= What is needed =
Every line of the material below must be repeated exactly.

-------- Raw data

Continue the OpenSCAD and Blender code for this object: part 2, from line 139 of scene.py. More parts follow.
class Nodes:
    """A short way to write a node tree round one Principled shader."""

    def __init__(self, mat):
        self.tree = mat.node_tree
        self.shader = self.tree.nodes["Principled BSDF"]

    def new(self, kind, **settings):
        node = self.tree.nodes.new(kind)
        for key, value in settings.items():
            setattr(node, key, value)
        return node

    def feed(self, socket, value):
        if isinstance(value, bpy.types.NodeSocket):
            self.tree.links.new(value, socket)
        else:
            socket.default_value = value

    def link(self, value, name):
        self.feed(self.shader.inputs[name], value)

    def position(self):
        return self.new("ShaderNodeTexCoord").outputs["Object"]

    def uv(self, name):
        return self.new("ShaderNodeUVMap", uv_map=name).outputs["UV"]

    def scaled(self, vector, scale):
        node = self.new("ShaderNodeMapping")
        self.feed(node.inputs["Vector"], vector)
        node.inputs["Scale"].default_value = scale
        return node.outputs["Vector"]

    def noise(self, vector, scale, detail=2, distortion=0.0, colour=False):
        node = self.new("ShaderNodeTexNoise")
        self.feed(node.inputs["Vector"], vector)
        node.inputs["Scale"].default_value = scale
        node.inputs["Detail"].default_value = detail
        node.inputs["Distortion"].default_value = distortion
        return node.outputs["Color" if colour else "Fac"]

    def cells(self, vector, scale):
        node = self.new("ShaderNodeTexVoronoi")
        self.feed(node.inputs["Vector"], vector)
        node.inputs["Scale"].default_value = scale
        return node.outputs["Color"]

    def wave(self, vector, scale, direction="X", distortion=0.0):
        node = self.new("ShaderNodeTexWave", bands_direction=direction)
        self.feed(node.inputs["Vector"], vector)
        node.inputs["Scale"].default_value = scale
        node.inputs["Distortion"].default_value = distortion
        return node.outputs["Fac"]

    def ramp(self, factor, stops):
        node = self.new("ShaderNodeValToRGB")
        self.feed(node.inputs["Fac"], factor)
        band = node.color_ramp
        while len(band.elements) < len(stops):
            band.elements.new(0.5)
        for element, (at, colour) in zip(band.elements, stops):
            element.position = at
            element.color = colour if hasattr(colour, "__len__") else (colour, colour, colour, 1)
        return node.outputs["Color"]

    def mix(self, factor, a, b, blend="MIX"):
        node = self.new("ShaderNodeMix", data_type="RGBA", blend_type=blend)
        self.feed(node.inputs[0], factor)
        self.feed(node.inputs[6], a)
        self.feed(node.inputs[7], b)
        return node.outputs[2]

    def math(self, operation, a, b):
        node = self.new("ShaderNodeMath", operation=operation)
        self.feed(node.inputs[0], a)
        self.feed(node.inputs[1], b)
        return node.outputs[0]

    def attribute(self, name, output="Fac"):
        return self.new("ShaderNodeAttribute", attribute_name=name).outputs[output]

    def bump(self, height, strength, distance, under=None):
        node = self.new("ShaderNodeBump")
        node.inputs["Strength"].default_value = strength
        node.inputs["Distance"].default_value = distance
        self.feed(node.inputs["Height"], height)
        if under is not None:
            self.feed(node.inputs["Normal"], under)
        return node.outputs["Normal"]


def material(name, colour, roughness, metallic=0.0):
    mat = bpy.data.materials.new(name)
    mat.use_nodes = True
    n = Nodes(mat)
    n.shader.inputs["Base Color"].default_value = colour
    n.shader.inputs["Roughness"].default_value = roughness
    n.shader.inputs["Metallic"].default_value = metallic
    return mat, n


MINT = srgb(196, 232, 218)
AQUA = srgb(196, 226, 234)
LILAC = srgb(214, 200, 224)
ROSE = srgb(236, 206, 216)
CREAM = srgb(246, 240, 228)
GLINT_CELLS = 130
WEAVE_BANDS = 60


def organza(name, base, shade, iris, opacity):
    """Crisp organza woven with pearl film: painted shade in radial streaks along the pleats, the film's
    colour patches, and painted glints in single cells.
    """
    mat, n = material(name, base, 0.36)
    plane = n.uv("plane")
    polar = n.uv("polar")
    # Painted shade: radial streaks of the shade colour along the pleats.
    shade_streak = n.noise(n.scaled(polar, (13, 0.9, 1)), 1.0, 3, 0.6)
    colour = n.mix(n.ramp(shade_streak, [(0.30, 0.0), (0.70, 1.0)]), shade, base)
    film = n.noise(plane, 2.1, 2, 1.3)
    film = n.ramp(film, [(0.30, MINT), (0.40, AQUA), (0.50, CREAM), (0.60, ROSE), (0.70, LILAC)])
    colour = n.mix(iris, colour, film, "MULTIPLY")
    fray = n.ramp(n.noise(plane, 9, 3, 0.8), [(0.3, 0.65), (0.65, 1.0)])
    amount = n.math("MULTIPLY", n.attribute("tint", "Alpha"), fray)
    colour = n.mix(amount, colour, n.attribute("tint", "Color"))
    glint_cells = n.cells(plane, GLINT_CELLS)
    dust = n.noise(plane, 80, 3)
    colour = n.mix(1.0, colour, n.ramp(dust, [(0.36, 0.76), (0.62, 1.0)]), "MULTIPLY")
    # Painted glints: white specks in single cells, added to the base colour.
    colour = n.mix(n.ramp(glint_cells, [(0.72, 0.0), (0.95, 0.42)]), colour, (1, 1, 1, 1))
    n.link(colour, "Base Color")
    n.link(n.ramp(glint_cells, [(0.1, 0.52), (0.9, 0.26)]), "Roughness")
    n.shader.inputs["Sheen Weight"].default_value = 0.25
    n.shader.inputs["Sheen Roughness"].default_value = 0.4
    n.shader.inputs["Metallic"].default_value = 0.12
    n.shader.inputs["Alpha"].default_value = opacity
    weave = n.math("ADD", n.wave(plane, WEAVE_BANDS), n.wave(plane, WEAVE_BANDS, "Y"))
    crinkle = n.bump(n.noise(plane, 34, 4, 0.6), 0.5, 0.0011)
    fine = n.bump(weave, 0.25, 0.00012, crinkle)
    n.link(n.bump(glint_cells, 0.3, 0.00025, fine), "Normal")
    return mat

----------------

= Output of the task =
Continue the OpenSCAD and Blender code for this object: part 2, from line 139 of scene.py. More parts follow.
class Nodes:
    """A short way to write a node tree round one Principled shader."""

    def __init__(self, mat):
        self.tree = mat.node_tree
        self.shader = self.tree.nodes["Principled BSDF"]

    def new(self, kind, **settings):
        node = self.tree.nodes.new(kind)
        for key, value in settings.items():
            setattr(node, key, value)
        return node

    def feed(self, socket, value):
        if isinstance(value, bpy.types.NodeSocket):
            self.tree.links.new(value, socket)
        else:
            socket.default_value = value

    def link(self, value, name):
        self.feed(self.shader.inputs[name], value)

    def position(self):
        return self.new("ShaderNodeTexCoord").outputs["Object"]

    def uv(self, name):
        return self.new("ShaderNodeUVMap", uv_map=name).outputs["UV"]

    def scaled(self, vector, scale):
        node = self.new("ShaderNodeMapping")
        self.feed(node.inputs["Vector"], vector)
        node.inputs["Scale"].default_value = scale
        return node.outputs["Vector"]

    def noise(self, vector, scale, detail=2, distortion=0.0, colour=False):
        node = self.new("ShaderNodeTexNoise")
        self.feed(node.inputs["Vector"], vector)
        node.inputs["Scale"].default_value = scale
        node.inputs["Detail"].default_value = detail
        node.inputs["Distortion"].default_value = distortion
        return node.outputs["Color" if colour else "Fac"]

    def cells(self, vector, scale):
        node = self.new("ShaderNodeTexVoronoi")
        self.feed(node.inputs["Vector"], vector)
        node.inputs["Scale"].default_value = scale
        return node.outputs["Color"]

    def wave(self, vector, scale, direction="X", distortion=0.0):
        node = self.new("ShaderNodeTexWave", bands_direction=direction)
        self.feed(node.inputs["Vector"], vector)
        node.inputs["Scale"].default_value = scale
        node.inputs["Distortion"].default_value = distortion
        return node.outputs["Fac"]

    def ramp(self, factor, stops):
        node = self.new("ShaderNodeValToRGB")
        self.feed(node.inputs["Fac"], factor)
        band = node.color_ramp
        while len(band.elements) < len(stops):
            band.elements.new(0.5)
        for element, (at, colour) in zip(band.elements, stops):
            element.position = at
            element.color = colour if hasattr(colour, "__len__") else (colour, colour, colour, 1)
        return node.outputs["Color"]

    def mix(self, factor, a, b, blend="MIX"):
        node = self.new("ShaderNodeMix", data_type="RGBA", blend_type=blend)
        self.feed(node.inputs[0], factor)
        self.feed(node.inputs[6], a)
        self.feed(node.inputs[7], b)
        return node.outputs[2]

    def math(self, operation, a, b):
        node = self.new("ShaderNodeMath", operation=operation)
        self.feed(node.inputs[0], a)
        self.feed(node.inputs[1], b)
        return node.outputs[0]

    def attribute(self, name, output="Fac"):
        return self.new("ShaderNodeAttribute", attribute_name=name).outputs[output]

    def bump(self, height, strength, distance, under=None):
        node = self.new("ShaderNodeBump")
        node.inputs["Strength"].default_value = strength
        node.inputs["Distance"].default_value = distance
        self.feed(node.inputs["Height"], height)
        if under is not None:
            self.feed(node.inputs["Normal"], under)
        return node.outputs["Normal"]


def material(name, colour, roughness, metallic=0.0):
    mat = bpy.data.materials.new(name)
    mat.use_nodes = True
    n = Nodes(mat)
    n.shader.inputs["Base Color"].default_value = colour
    n.shader.inputs["Roughness"].default_value = roughness
    n.shader.inputs["Metallic"].default_value = metallic
    return mat, n


MINT = srgb(196, 232, 218)
AQUA = srgb(196, 226, 234)
LILAC = srgb(214, 200, 224)
ROSE = srgb(236, 206, 216)
CREAM = srgb(246, 240, 228)
GLINT_CELLS = 130
WEAVE_BANDS = 60


def organza(name, base, shade, iris, opacity):
    """Crisp organza woven with pearl film: painted shade in radial streaks along the pleats, the film's
    colour patches, and painted glints in single cells.
    """
    mat, n = material(name, base, 0.36)
    plane = n.uv("plane")
    polar = n.uv("polar")
    # Painted shade: radial streaks of the shade colour along the pleats.
    shade_streak = n.noise(n.scaled(polar, (13, 0.9, 1)), 1.0, 3, 0.6)
    colour = n.mix(n.ramp(shade_streak, [(0.30, 0.0), (0.70, 1.0)]), shade, base)
    film = n.noise(plane, 2.1, 2, 1.3)
    film = n.ramp(film, [(0.30, MINT), (0.40, AQUA), (0.50, CREAM), (0.60, ROSE), (0.70, LILAC)])
    colour = n.mix(iris, colour, film, "MULTIPLY")
    fray = n.ramp(n.noise(plane, 9, 3, 0.8), [(0.3, 0.65), (0.65, 1.0)])
    amount = n.math("MULTIPLY", n.attribute("tint", "Alpha"), fray)
    colour = n.mix(amount, colour, n.attribute("tint", "Color"))
    glint_cells = n.cells(plane, GLINT_CELLS)
    dust = n.noise(plane, 80, 3)
    colour = n.mix(1.0, colour, n.ramp(dust, [(0.36, 0.76), (0.62, 1.0)]), "MULTIPLY")
    # Painted glints: white specks in single cells, added to the base colour.
    colour = n.mix(n.ramp(glint_cells, [(0.72, 0.0), (0.95, 0.42)]), colour, (1, 1, 1, 1))
    n.link(colour, "Base Color")
    n.link(n.ramp(glint_cells, [(0.1, 0.52), (0.9, 0.26)]), "Roughness")
    n.shader.inputs["Sheen Weight"].default_value = 0.25
    n.shader.inputs["Sheen Roughness"].default_value = 0.4
    n.shader.inputs["Metallic"].default_value = 0.12
    n.shader.inputs["Alpha"].default_value = opacity
    weave = n.math("ADD", n.wave(plane, WEAVE_BANDS), n.wave(plane, WEAVE_BANDS, "Y"))
    crinkle = n.bump(n.noise(plane, 34, 4, 0.6), 0.5, 0.0011)
    fine = n.bump(weave, 0.25, 0.00012, crinkle)
    n.link(n.bump(glint_cells, 0.3, 0.00025, fine), "Normal")
    return mat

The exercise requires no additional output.